An estimated street value of the drugs was not immediately available.

The sting, launched in April, focused on St. Louis and crime-ridden East St. Louis, Ill., snaring 159 defendants who together have 1,718 previous arrests. Roughly eight out of 10 of the suspects are previously convicted felons, authorities said.

"Today's work is by no means finished," B. Todd Jones, the ATF's acting director said in announcing results of the crackdown.

St. Louis Mayor Francis Slay called it "one of the most significant law enforcement operations in our city in the last decade."

Ninety-nine of the defendants face federal charges in eastern Missouri, while 47 are being prosecuted in federal court in southern Illinois. Eleven face charges in St. Louis city courts, while one defendant apiece is being prosecuted in Illinois' St. Clair and Madison counties.
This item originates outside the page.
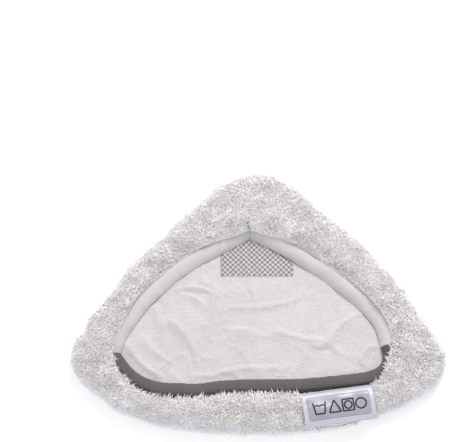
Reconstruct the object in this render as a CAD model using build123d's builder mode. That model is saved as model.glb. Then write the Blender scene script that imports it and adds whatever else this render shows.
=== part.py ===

The charges run the gamut, from gun offenses to those involving drugs and robbery, authorities said.

Calling poverty-stricken East St. Louis statistically "the most violent city in America," southern Illinois' U.S. Attorney Stephen Wigginton heralded the outcome of "this intense surge of enforcement, to seek out, disrupt, and prosecute those violent and dangerous offenders who make life intolerable for the rest of us."

More than 150 law enforcers swept the region Wednesday, searching for those defendants not already in custody. Suspects still on the lam Thursday were considered fugitives.